La custodia della scrittura

Da Angeloricci @angeloricci
A chi oggi, in questo preciso istante pregno di deiezioni digitali, affidare la propria scrittura? Alla cumulativa costruzione degli status di facebook? Alla intermittente ed evanescente presenza impalpabile dei tweet di twitter? All'immaginifico e priapico universo di tumblr? All'insondabile iconografia di pinterest? Alla esperta, seppur forse coattivamente decisiva, stabilità dello spazio di un blog? C'è la possibilità di costruire una narrazione nella fuga costante degli attimi di una condivisione che spesso non è se non grido solipsistico venato da reminiscenze da speaker's corner londinese anni Sessanta?

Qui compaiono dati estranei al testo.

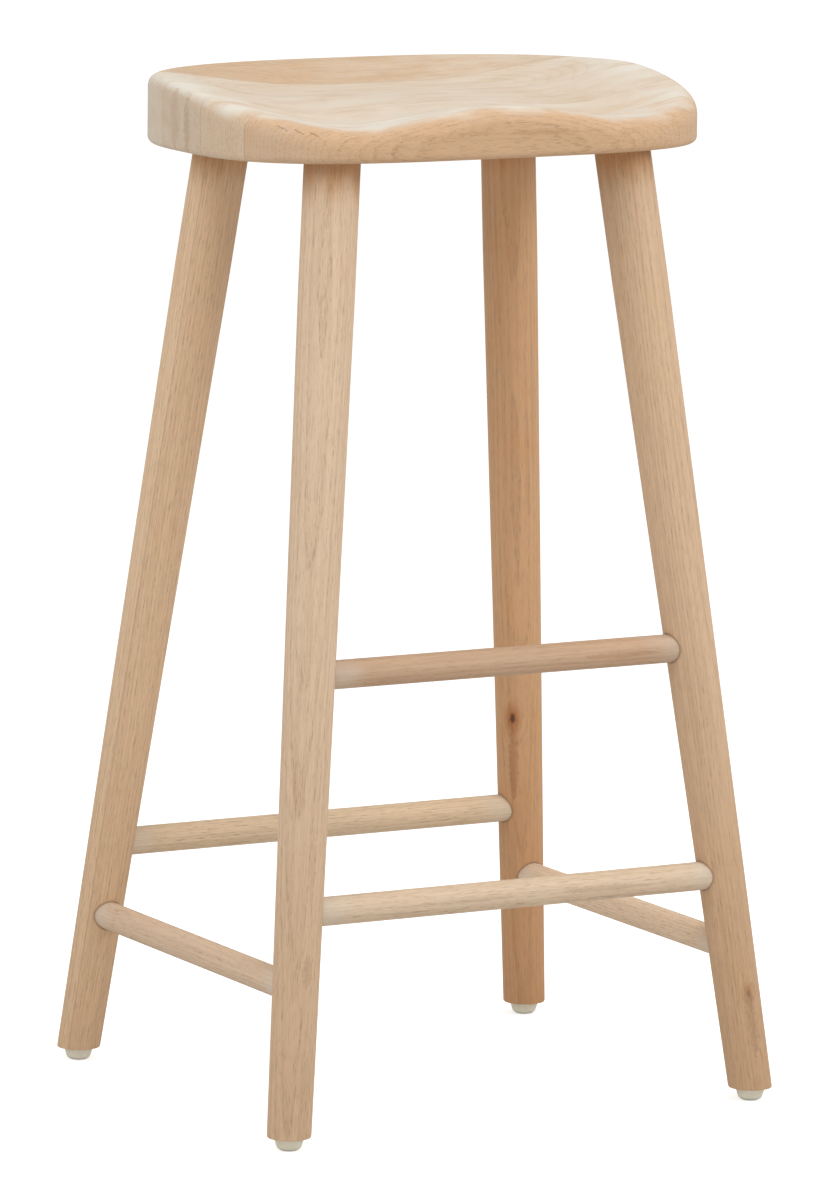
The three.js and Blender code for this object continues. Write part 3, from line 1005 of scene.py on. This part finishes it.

E questa stessa scrittura non muta a seconda delle piattaforme (definizione staticamente rimembrante di storie very amazing da space opera pubblicata su fogli segnati dall'untume di cibarie adolescenziali mooooolto USA anni Cinquanta)?
Ridondanze estreme che conducono al nulla di una miscela che si perde nel deserto e nel niente?
Nessun segno di approvazione o di disapprovazione è sinonimo di morte civile e digitale, per dirla alla Seth Godin. Forse per la scrittura oggi ci sono tutti i luoghi e, proprio per questo, non ce n'è nessuno.